Konsekuensi atau mobilisasi sumber daya tersebut sesuai dengan syarat dan kesepakatan antara kreditur dan debitur. Pertukaran utang ini hasil dari negosiasi Indonesia untuk merestrukturisasi utang jangka panjang yang dijamin publik untuk kreditur bilateral resmi.
Program pertukaran utang akan memberikan peluang bagi negara-negara berpenghasilan rendah dalam hal ini Indonesia untuk meningkatkan modal guna mengatasi tantangan lingkungan dan kebijakan lain. Meski demikian, tentu saja ada risiko dan masalah manajemen yang perlu ditangani agar debt swap bisa berjalan lancar.
Pertukaran utang dengan proyek lain ini tidak hanya terkait dengan masalah lingkungan, tetapi juga tergantung pada kepentingan masing-masing kreditur, pada isu ini 4 negara berfokus pada :
• AS pada bidang Tropical Forest
• Bidang Kesehatan oleh Australia
• Proyek perumahan dan pemukiman kembali oleh Italia
• Proyek Jerman untuk Pendidikan, Pendidikan, Kesehatan dan Dana Global
Sejauh ini, total akumulasi utang Indonesia yang dihapusbukukan keempat negara tersebut melalui debt swaps mencapai 334,9 juta dolar AS atau setara dengan 5 triliun rupiah. Posisi utang luar negeri pemerintah terus menurun dari Agustus 2022 menjadi $184,9 miliar, turun dari $185,6 miliar pada bulan sebelumnya.
Secara tahunan, ULN pemerintah mengalami kontraksi 10,9% year-on-year, turun dari 9,9% pada Juli 2022. Penurunan ibarat tren karena masih terus berlanjut hingga kesepakatan dept swab terjadi pada 4 negara.
Konsekuensi Pemerintah
Penghapusan utang ini memang memiliki konsekuensi, tetapi konsekuensinya bisa dibilang bagus. Dalam semangat Perserikatan Bangsa-Bangsa: alih-alih membayar beban utang, uang dapat digunakan untuk berinvestasi dalam ketahanan iklim, infrastruktur berkelanjutan, dan ekonomi transisi hijau.
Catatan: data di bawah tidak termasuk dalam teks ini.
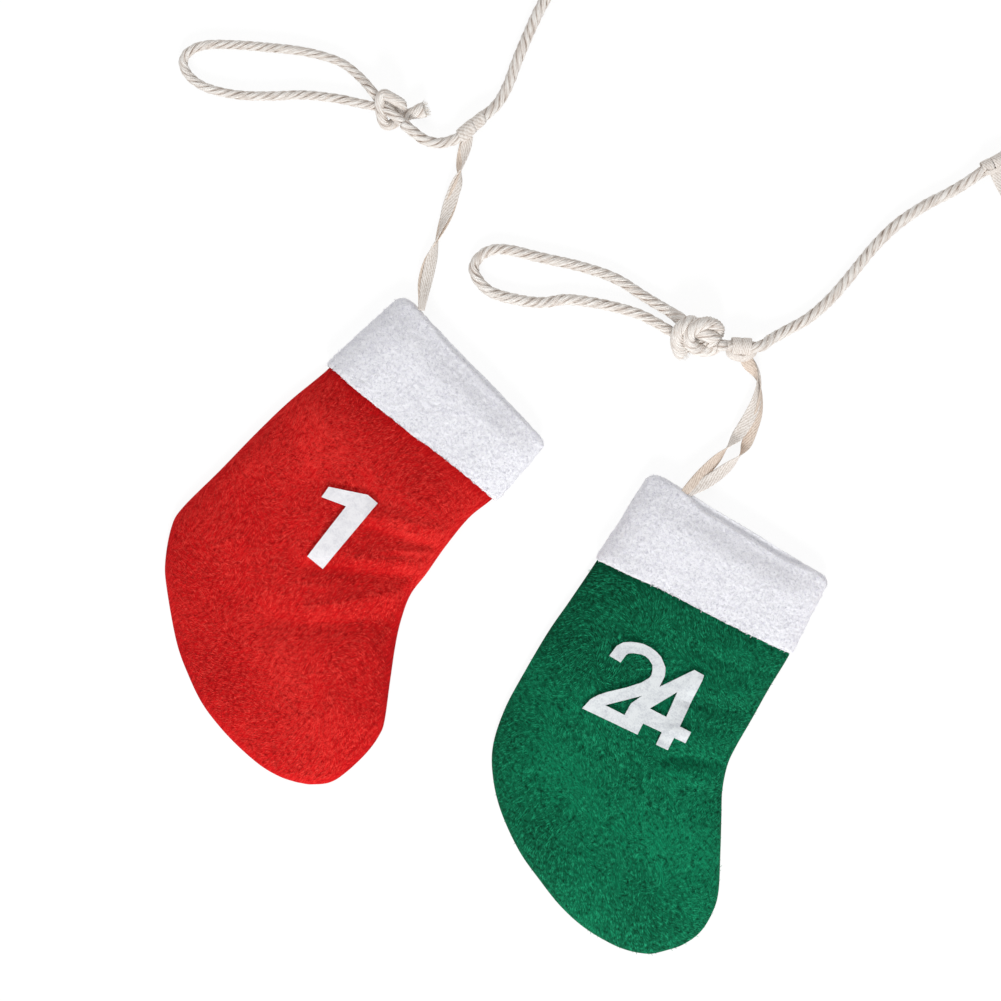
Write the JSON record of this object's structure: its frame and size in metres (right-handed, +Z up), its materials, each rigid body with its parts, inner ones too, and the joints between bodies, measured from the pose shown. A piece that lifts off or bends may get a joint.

Melalui dept swab hal ini diindahkan dan dibantu dengan manfaat dari pemberlakuan UU Cipta Kerja Indonesia yang berlaku untuk mendorong investasi, mempercepat transformasi ekonomi, mengkoordinasikan kebijakan pusat-daerah, memfasilitasi berbisnis, mengatasi masalah regulasi yang tumpang tindih, dan menghilangkan ego sektoral.
Namun, dengan semakin banyaknya investasi, pembatasan negara (limitasi) perlu semakin diperkuat untuk mencegah kemungkinan eksploitasi dalam bentuk apa pun yang merugikan Indonesia.
Kredibilitas negara Indonesia juga harus dipertahankan melalui kinerja pemerintah dalam memenuhi kewajiban pembayaran utang secara tepat waktu, dan mengelola utang luar negeri secara hati-hati, jujur, dan bertanggung jawab.
Hal ini untuk mengurangi penyaluran kredit yang menyimpang, karena pengembalian pinjaman mencerminkan titik stabil kepercayaan investor asing yang harus dipertahankan meskipun dalam kondisi krisis keuangan global sekali pun.
Kesimpulan
Melalui upaya-upaya tersebut di atas, akan terwujud jangkauan struktur keuangan yang optimal, sehingga dapat mewujudkan tujuan negara untuk sebesar-besarnya menyejahterakan rakyat. Di antara berbagai alternatif restrukturisasi utang negara melalui debt swaps adalah keputusan tepat, hal ini selain menurunkan ULN juga akan memperkuat reputasi kredit negara dan dengan demikian kemampuan Indonesia untuk bersaing dengan negara lain semakin meningkat.